*Material provided:*
· · · · · · ·

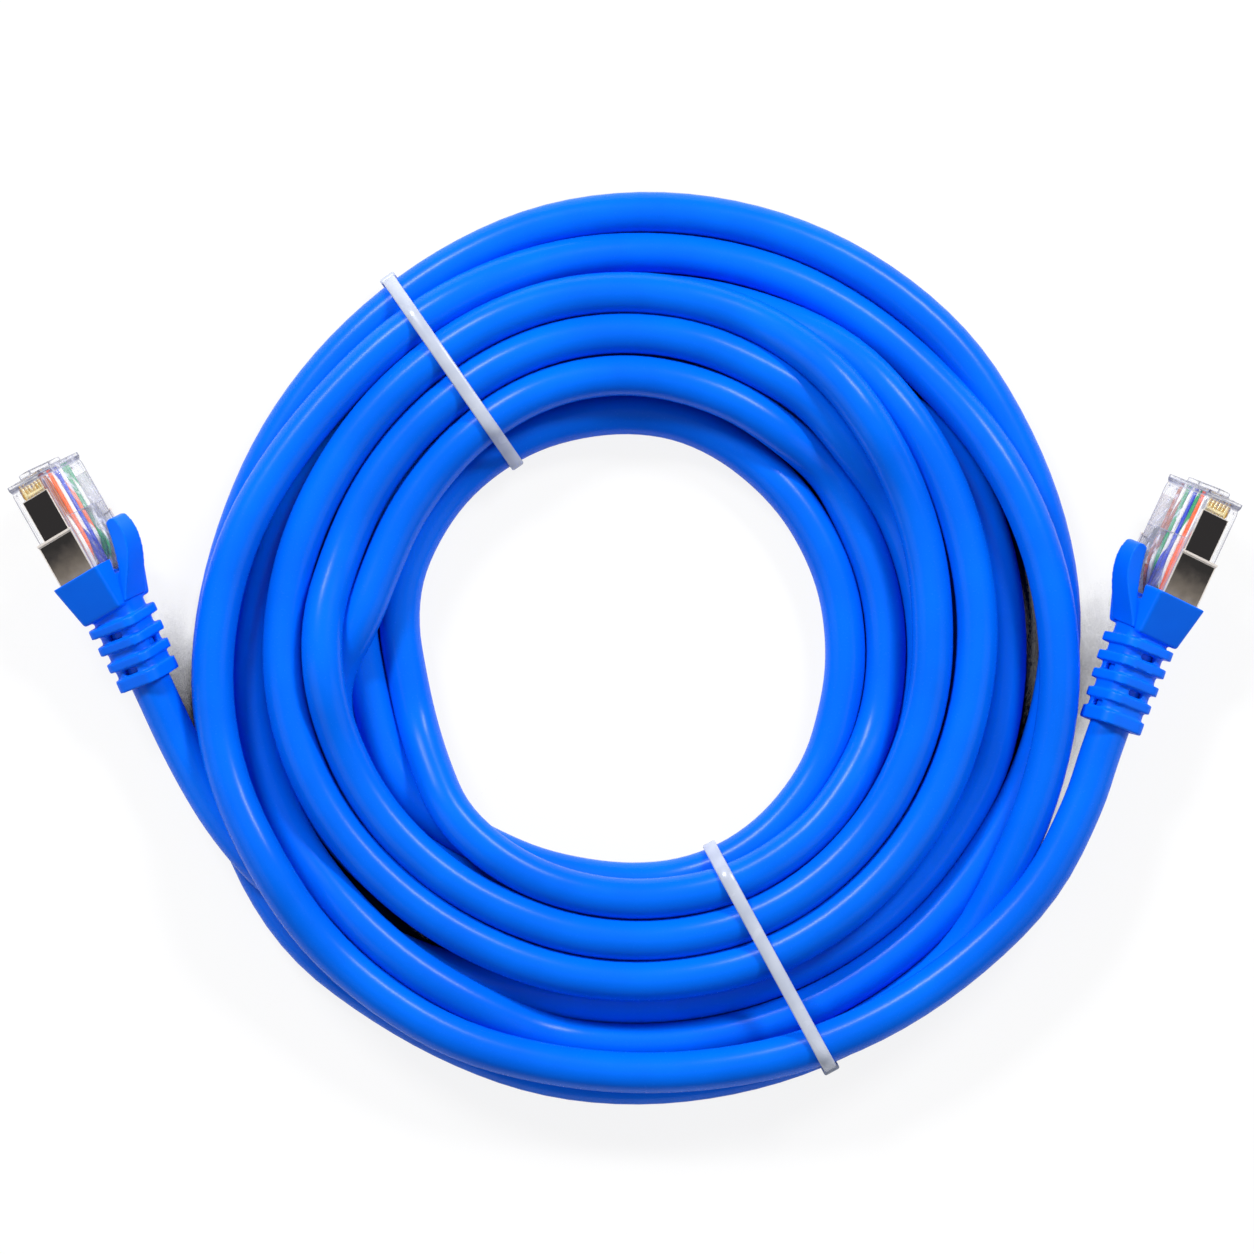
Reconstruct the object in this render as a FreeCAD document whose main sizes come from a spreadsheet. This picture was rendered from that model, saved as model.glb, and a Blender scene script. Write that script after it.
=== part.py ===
import FreeCAD, Part
import math
import os
import Sketcher

# Shielded ethernet patch cable: a round blue cord in a flat two-layer coil, held by two
# straps, with a plug and a ribbed boot on each end. Millimetres, +Z up. The origin is the
# middle of the footprint, on the surface that the coil lies on. +Y points away from the
# cord's crossing, +X from end a to end b.

# Driving sizes: name, millimetres or degrees, what it is
SIZES = [
    ("cord_diameter", 6.0, "outer diameter of the jacket"),
    ("turn_gap", 0.55, "free space between two turns of the coil, beside or above each other"),
    ("coil_centre_x", 3.1, "middle of the coil, across"),
    ("coil_centre_y", 1.6, "middle of the coil, along"),
    ("coil_inner_radius", 34.72, "smallest radius of the cord's centre line, where the spiral reverses"),
    ("lower_turns", 4.03, "turns of the lower layer, from its start to the climb"),
    ("upper_turns", 4.587, "turns of the upper layer, from the climb to its end"),
    ("coil_start_angle", 258.0, "where end a's tail joins the lower layer"),
    ("climb_turns", 0.5, "from the lower layer up to the upper one"),
    ("tail_lead", 5.5, "straight run of the cord behind each strain relief"),
    ("tail_a_run", 12.0, "end a: straight run of the cord before the coil"),
    ("tail_b_run", 8.0, "end b: straight run of the cord before the coil"),
    ("overshoot", 1.0, "how far a cutting tool runs past the piece"),
    ("plug_width", 11.68, "housing, across the eight contacts"),
    ("plug_height", 6.5, "housing, contact face to latch face"),
    ("plug_reach", 16.4, "housing, in front of the boot"),
    ("plug_seat", 1.4, "housing, inside the boot"),
    ("nose_length", 0.8, "raised block on the housing's front face"),
    ("nose_width", 8.7, "raised block, across"),
    ("nose_height", 2.2, "raised block, along the height"),
    ("nose_floor", 1.9, "raised block, above the contact face"),
    ("housing_edge", 0.35, "rounding of the housing's long edges"),
    ("cavity_wall", 1.2, "housing wall beside the wire cavity"),
    ("cavity_floor", 0.45, "housing wall under the wire cavity"),
    ("cavity_roof", 0.75, "housing wall between the cavity and the latch face"),
    ("cavity_depth", 8.7, "front end of the wire cavity, from the boot's front edge"),
    ("contact_pitch", 1.016, "between two contacts"),
    ("contact_thickness", 0.3, "blade of a contact"),
    ("contact_length", 2.4, "blade of a contact, along the plug"),
    ("contact_setback", 1.3, "from the housing's nose to the front of the blades"),
    ("contact_sink", 0.35, "top of the blades below the contact face"),
    ("contact_clearance", 0.03, "each side of a blade in its slot"),
    ("wire_diameter", 0.85, "insulation of one wire"),
    ("core_diameter", 0.5, "copper of one wire"),
    ("wire_row_height", 4.9, "wire centres above the contact face, in the row"),
    ("wire_fan", 2.8, "where the wires turn out of their row, from the boot's front edge"),
    ("wire_lead", 2.6, "straight run of the wires through the foil, in front of the jacket"),
    ("wire_spot_near", 0.92, "nearer wire of the two side pairs, from the cord's axis"),
    ("wire_spot_far", 1.84, "farther wire of the two side pairs, from the cord's axis"),
    ("wire_spot_beside", 0.45, "wires of the other two pairs, from the cord's axis, across"),
    ("wire_spot_above", 1.38, "the same, along the height"),
    ("wire_clearance", 0.03, "round a wire in the load bar"),
    ("bar_length", 3.2, "load bar, along the plug"),
    ("bar_front_gap", 0.1, "load bar to the front end of the cavity"),
    ("bar_clearance", 0.1, "load bar to the cavity's walls"),
    ("bar_height", 2.0, "load bar, along the height"),
    ("sheet_thickness", 0.25, "metal of the shield"),
    ("shield_proud", 0.15, "how far the shield's rear part stands out of the housing"),
    ("shield_step", 6.9, "front end of the shield's rear part, from the boot's front edge"),
    ("shield_front", 13.4, "front end of the shield's side plates, from the boot's front edge"),
    ("shield_plate_floor", 1.2, "lower edge of the front plates, above the contact face"),
    ("shield_lip", 0.35, "length of the raised lip at the step"),
    ("shield_lip_rise", 0.2, "how far the lip stands out of the rear part"),
    ("shield_clearance", 0.04, "shield to housing"),
    ("latch_root", 15.7, "hinge line of the latch, from the boot's front edge"),
    ("latch_root_length", 0.6, "latch's root, in front of its hinge line"),
    ("latch_root_thickness", 0.56, "front end of the latch's root"),
    ("latch_end", 2.6, "free end of the latch, from the boot's front edge"),
    ("latch_thickness", 0.8, "arm of the latch"),
    ("latch_root_gap", 0.1, "under the latch at its hinge line"),
    ("latch_end_gap", 1.45, "under the latch at its free end"),
    ("latch_wide", 6.2, "latch, across its front part"),
    ("latch_narrow", 3.2, "latch, across its tab"),
    ("latch_shoulder", 8.2, "where the latch steps to its tab, from the boot's front edge"),
    ("boot_length", 6.9, "boot's sleeve, along the plug"),
    ("boot_wall", 0.8, "sleeve wall at the plug's sides, at the front edge"),
    ("boot_wall_contact", 0.92, "sleeve wall at the contact face"),
    ("boot_wall_latch", 1.07, "sleeve wall at the latch face, at the front edge"),
    ("boot_rear_width", 8.9, "sleeve, across its rear end"),
    ("boot_rear_top", 6.3, "sleeve's rear end, above the contact face"),
    ("boot_clearance", 0.08, "plug in the sleeve"),
    ("boot_edge", 0.5, "rounding of the sleeve's edges"),
    ("cord_height", 3.0, "cord's centre above the contact face, where it enters the boot"),
    ("jacket_end", 4.85, "end face of the jacket, behind the boot's front edge"),
    ("cord_clearance", 0.05, "round the jacket in the boot"),
    ("bore_front", 4.0, "bore in the boot for the cord and its wires, in front of the jacket's end"),
    ("relief_front", 1.0, "strain relief's front end inside the sleeve, behind the jacket's end"),
    ("core_width", 7.5, "strain relief between its rings, across"),
    ("core_height", 7.1, "strain relief between its rings, along the height"),
    ("core_round", 2.4, "rounding of the strain relief between its rings"),
    ("ring_first_width", 9.1, "first ring, across"),
    ("ring_last_width", 8.1, "last ring, across"),
    ("ring_first_height", 8.4, "first ring, along the height"),
    ("ring_last_height", 7.6, "last ring, along the height"),
    ("ring_round", 1.8, "rounding of the rings"),
    ("ring_thickness", 1.4, "each ring, along the cord"),
    ("ring_last_thickness", 1.9, "the last ring, along the cord"),
    ("ring_pitch", 2.8, "from ring to ring"),
    ("ring_start", 3.2, "front of the first ring, behind the jacket's end"),
    ("slot_length", 0.9, "window through the strain relief between two rings, along the cord"),
    ("slot_width", 2.4, "window through the strain relief between two rings, across"),
    ("guard_reach", 5.1, "tip of the guard, in front of the boot's front edge"),
    ("guard_rear", 6.5, "rear end of the guard, behind the boot's front edge"),
    ("guard_edge", 0.3, "guard's thickness at its rear end"),
    ("guard_crotch", 2.2, "bottom of the notch under the guard, behind the boot's front edge"),
    ("guard_axis", 5.6, "hinge line of the guard, behind the boot's front edge"),
    ("guard_gap", 0.12, "guard above the sleeve at its hinge line"),
    ("guard_tip_half", 1.6, "half the guard's width at its tip"),
    ("guard_mid_half", 2.15, "half the guard's width at the boot's front edge"),
    ("guard_root_half", 3.2, "half the guard's width at its rear end"),
    ("guard_rise", 5.0, "highest point of the guard above the latch face"),
    ("guard_tip_thickness", 2.1, "guard, near its tip"),
    ("guard_tip_round", 0.35, "rounding of the guard's tip, along the plug"),
    ("guard_tip_drop", 0.35, "top of the guard's tip below its highest point"),
    ("guard_latch_gap", 0.34, "guard above the latch's free end"),
    ("guard_side_gap", 0.35, "guard to the sides of its notch"),
    ("guard_press", 9.0, "how far the guard turns"),
    ("foil_thickness", 0.1, "foil round the wires"),
    ("foil_length", 1.4, "foil in front of the jacket"),
    ("foil_bore", 4.62, "inside of the foil"),
    ("drain_diameter", 0.3, "bare drain wire"),
    ("drain_offset", 1.35, "drain wire from the cord's axis, across and towards the contact face"),
    ("drain_lead", 0.4, "drain wire's straight run in front of the foil"),
    ("drain_bend", 0.2, "where the drain wire comes down to the shield, from the boot's front edge"),
    ("drain_end", 1.8, "free end of the drain wire, from the boot's front edge"),
    ("drain_window_rear", 1.0, "window in the housing's floor, behind the boot's front edge"),
    ("drain_window_front", 2.4, "the same window, in front of the boot's front edge"),
    ("drain_window_width", 0.8, "the same window, across"),
    ("roll", 59.4, "plugs lie on edge, turned about their own axis"),
    ("plug_a_bearing", 173.98, "end a: contact face at the boot's front edge, from the coil's middle"),
    ("plug_a_beyond", 21.93, "the same point, outside the coil's end"),
    ("plug_a_yaw", 29.5, "end a: plug's axis, left of +Y"),
    ("relief_a_yaw", 24.0, "end a: strain relief's axis, left of +Y"),
    ("relief_a_dip", 6.0, "end a: strain relief runs down towards the cord"),
    ("rings_a", 4, "rings on end a"),
    ("plug_b_bearing", 4.1, "end b: contact face's middle at the boot's front edge, from the coil's middle"),
    ("plug_b_beyond", 12.11, "the same point, outside the coil's end"),
    ("plug_b_yaw", -25.0, "end b: plug's axis, left of +Y"),
    ("relief_b_yaw", -19.4, "end b: strain relief's axis, left of +Y"),
    ("relief_b_dip", -3.0, "end b: strain relief runs down towards the cord"),
    ("rings_b", 5, "rings on end b"),
    ("plug_rest_height", 6.5, "contact face's middle above the surface"),
    ("strap_width", 2.0, "cable tie's strap"),
    ("strap_thickness", 0.6, "cable tie's strap"),
    ("strap_clearance", 0.12, "strap to the cord"),
    ("head_length", 3.4, "cable tie's head, along the strap"),
    ("head_width", 3.4, "cable tie's head, across the strap"),
    ("head_height", 2.5, "cable tie's head, outwards from the cord"),
    ("head_round", 0.4, "rounding of the head"),
    ("head_floor", 0.1, "cable tie's head above the surface"),
    ("tie_top_x", -25.9, "middle of the top tie's line, across"),
    ("tie_top_y", 40.8, "the same, along"),
    ("tie_top_angle", 124.7, "direction of the top tie's line, inside to outside"),
    ("tie_bottom_x", 21.1, "middle of the bottom tie's line, across"),
    ("tie_bottom_y", -45.75, "the same, along"),
    ("tie_bottom_angle", -61.5, "direction of the bottom tie's line, inside to outside"),
]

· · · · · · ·

*Aim of the exercise:* Emit, unaltered, the lines from the top of the listing down through the line that holds "import Sketcher"; emit nothing else.

*Result:*
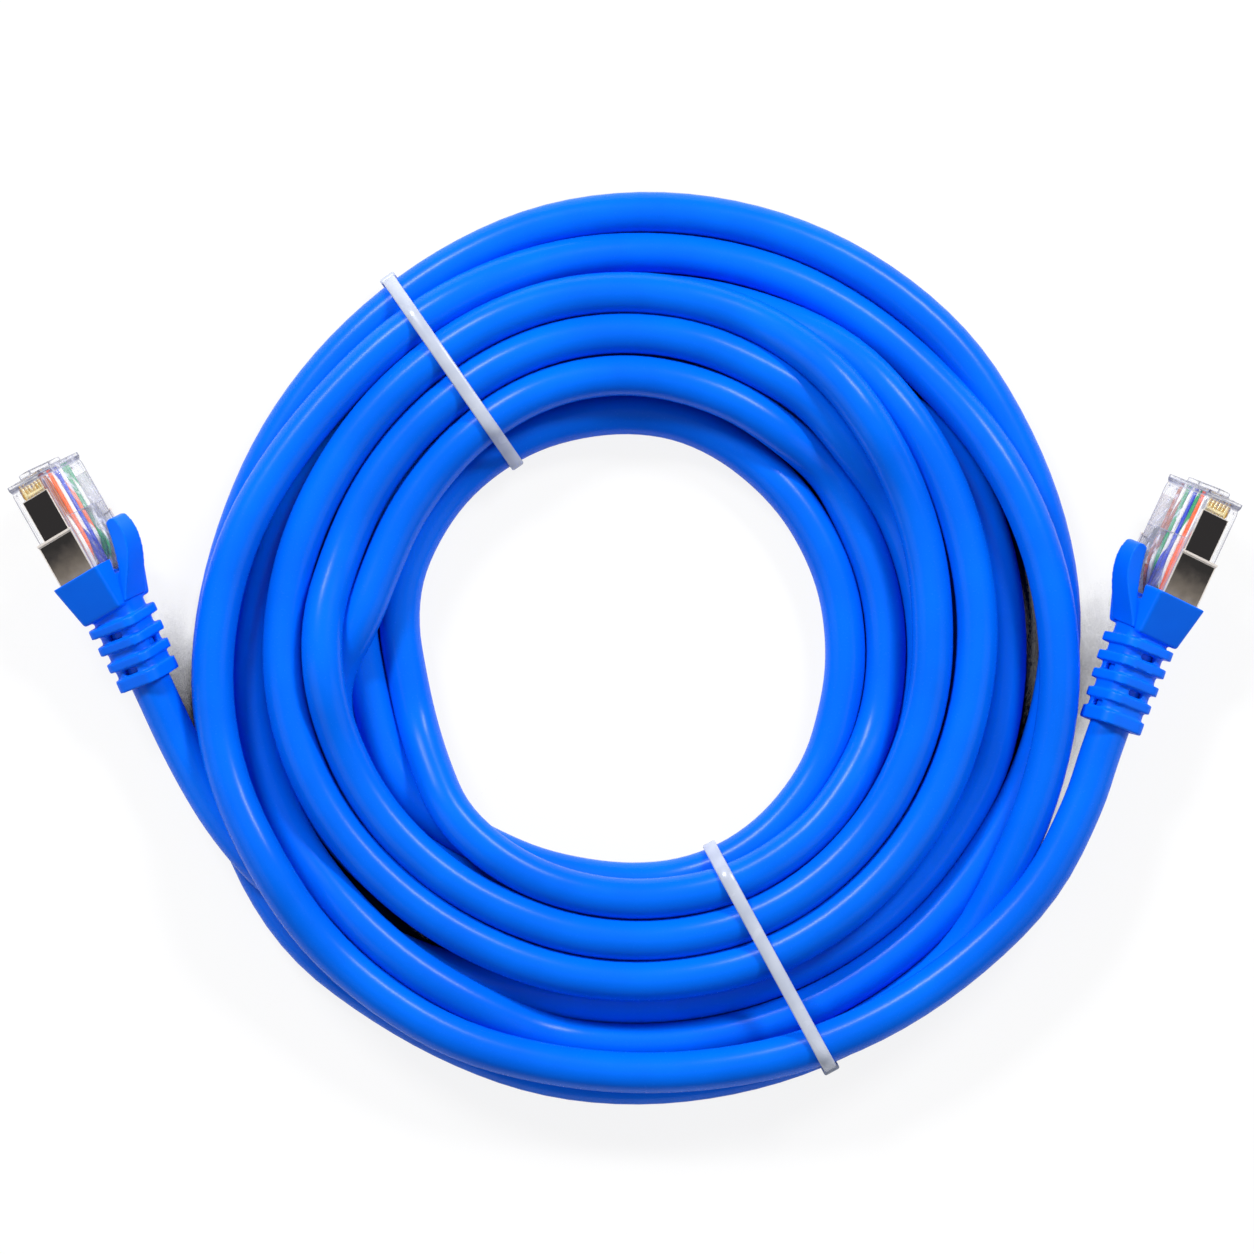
Reconstruct the object in this render as a FreeCAD document whose main sizes come from a spreadsheet. This picture was rendered from that model, saved as model.glb, and a Blender scene script. Write that script after it.
=== part.py ===
import FreeCAD, Part
import math
import os
import Sketcher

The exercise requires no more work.